Although how molly causes bruxism isn’t exactly known, some experts think that it intensifies the urge to bite or chew, while a study carried out on rats suggests that molly may lead to reduced ability to keep the jaws open.

Tongue biting is also common in people with sleep apnea, although the condition does not cause it. However, it is believed that people with sleep apnea often have large tongues or muscles in the mouth that relaxes abnormally during sleep. Anxiety and stress could also cause you to bite your tongue.


Some people see tongue biting as not just an involuntary movement of the mouth, but also as a sign from the universe about impending dangers or a call to action.

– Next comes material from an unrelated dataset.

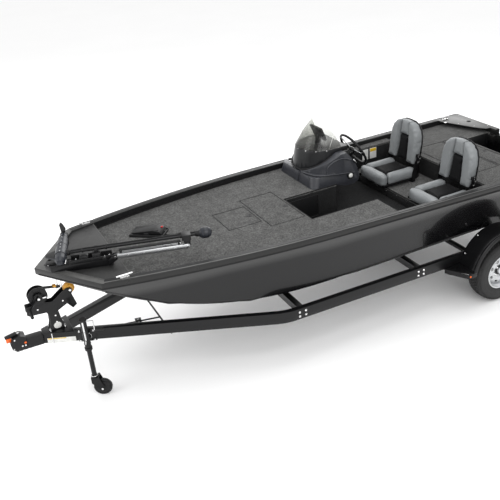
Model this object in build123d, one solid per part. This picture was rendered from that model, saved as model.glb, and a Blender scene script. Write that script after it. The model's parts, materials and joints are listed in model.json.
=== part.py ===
from build123d import *
import math
import os

os.makedirs("parts", exist_ok=True)

# Bass boat on its trailer, in millimetres.
# While modelling, x runs forward from the transom, y to port, z up from the ground.
# At the end everything moves along x, so the origin lies under the middle of the box.

# Hull, seen from above
HULL_LENGTH = 5099
CORNER_X, CORNER_HALF = 4720, 536
MID_X, MID_HALF = 2800, 826
STERN_HALF = 940
STERN_BOW = 3
FORE_BOW = 51
# Sheer line, the top of the gunwale, as an arc through three heights
SHEER_STERN, SHEER_MID, SHEER_BOW = 1152, 1181, 1200
RIM_HEIGHT, RIM_WIDTH, RIM_PROUD = 55, 62, 4
# Hull sections: x, chine half-breadth, chine height, keel height
HULL_SECTIONS = [
    (0, 760, 700, 592),
    (1300, 752, 694, 590),
    (2600, 728, 684, 590),
    (3600, 655, 712, 596),
    (4250, 560, 872, 672),
    (CORNER_X, 497, 1112, 905),
]
STEM_X, STEM_HALF, STEM_CHINE, STEM_KEEL = 5085, 15, 1142, 1139

# Decks and wells
DECK_Z, REAR_DECK_Z, DECK_THICK = 1125, 1100, 20
PANEL_X, PANEL_Z = 4489, 1186
WELL_FRONT, WELL_HALF, FLOOR_Z, FLOOR_THICK = 2827, 735, 790, 12
PASSAGE_STBD, PASSAGE_PORT = -102, 401
ROD_BOX_AFT, FOOTWELL_FRONT = 2135, 2250
PLATFORM_FRONT, PLATFORM_AFT, PLATFORM_Z = 1612, 1112, 900
SPLASH_AFT, SPLASH_FRONT, SPLASH_HALF, SPLASH_FLOOR = 90, 440, 330, 920
NOTCH_HALF, TRANSOM_THICK, TRANSOM_TOP = 250, 50, 1096
# Lids: name, aft edge, forward edge, half-width, deck top, compartment floor
LIDS = [
    ("hatch_lid_fore", 3204, 3520, 182, DECK_Z, 850),
    ("hatch_lid_middle", 2845, 3185, 318, DECK_Z, 840),
    ("hatch_lid_rear", 678, 1050, 430, REAR_DECK_Z, 800),
    ("hatch_lid_aft", 462, 664, 430, REAR_DECK_Z, 800),
]
LID_GAP, LID_LEDGE, SEAT_GAP, RUNNING_FIT = 5, 18, 0.3, 0.05
STORE_Y, STORE_Z = (-60, 300), (880, 1050)

# Console, steering and seats
CONSOLE_Y = (-765, -100)
CONSOLE_AFT, CONSOLE_NOSE, CONSOLE_SHELF, CONSOLE_BODY = 1960, 2512, 1228, 304
# Side view of the console's upper body, from the nose over the dash and down to the skirt
CONSOLE_SIDE = [
    (2540, CONSOLE_SHELF - 20), (2540, 1236), (2490, 1244), (2180, 1398), (2108, 1402), (2050, 1334),
    (2012, 1272), (1975, 1165), (1990, 1105), (2040, 1082), (2130, 1080), (2240, 1112), (2240, DECK_Z),
]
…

Several spiritual meanings have been given to help understand why people keep biting their tongues, some of which are:

  • For married couples, it’s a warning of a coming conflict that may lead to a divorce if action is not taken.
  • A sign to be careful of the things you say as someone is around you that can use your words against you.
  • A warning to learn to keep your secrets to yourself because if you’re loose with information about yourself, people around you may want to betray you.
  • Caution to be mindful of your words because you’re releasing negativity with your words.
  • A warning to stop lying and live honestly.
  • Caution to be self-controlled and not be easily moved by situations around you.
  • A sign that someone you trust has betrayed you and is gossiping about you.
  • A sign that you’ve made lots of mistakes and have lost control of yourself.


Now and then, you may bite your tongue accidentally and there’s nothing serious about that as tongue biting is common. However, if you frequently bite your tongue, probably due to any of the reasons mentioned in this article, you may be at risk of certain complications. The tongue is an important muscle in the body that helps in functions such as breathing, eating, and speaking.

It is also a complicated muscle with at least 8,000 motor units that helps in its movement. This is why it is very flexible and can hurt so much when injured. Frequent tongue biting can cause damage to the lateral parts of your tongue, that is the top and sides of your tongue. It could also cause damage to the mucous membrane of your cheeks.

If you frequently bite your tongue, you’re at risk of:

  • Developing an ulcer, infections, or scallops.
  • Having impaired functioning of the tongue, such that it makes eating, chewing, and talking difficult.
  • Having a disfigured tongue
  • Blocked airways
  • Clicking sound and whistling when talking.


To stop biting your tongue, you need to know why you bite your tongue in the first place. If an underlying condition is the cause of your tongue biting, then the first approach to stop biting your tongue is to treat the underlying condition.

Here are some tips to help you stop biting your tongue:

  • Use a Mouthguard: A mouthguard will help prevent further tongue biting, especially if you bite your tongue more when you’re asleep. Speak to a dentist to know what type, shape, and size of mouthguard will be perfect for your mouth.
  • Take Your Medications: If you’re an epileptic or you sometimes have seizures, get an antiseizure medication prescription from your doctor and make sure to always take them according to your doctor’s prescription, to help prevent seizures and tongue biting. If the seizures continue regardless of the medication, talk with your doctor about adjusting your dose.
  • Stay away from anything that will peak your anxiety and stress levels.
  • Avoid the use of illicit drugs. The more you take them, the more likely you are to bite your tongue.
  • If your teeth are clustered or uneven, you may consider getting braces to help fix them and also reduce frequent tongue biting.
  • Avoid talking with food in your mouth and eat slowly.


Tongue biting is a common occurrence, although it can get frequent and this could be a result of so many factors. You may bite your tongue when you’re talking, eating, or sleeping, and if it is frequent, you may be at risk of dangers such as developing an ulcer on your tongue.

However, you could prevent this by knowing why you keep biting your tongue in the first place and taking measures, such as those suggested in this article, to stop biting your tongue.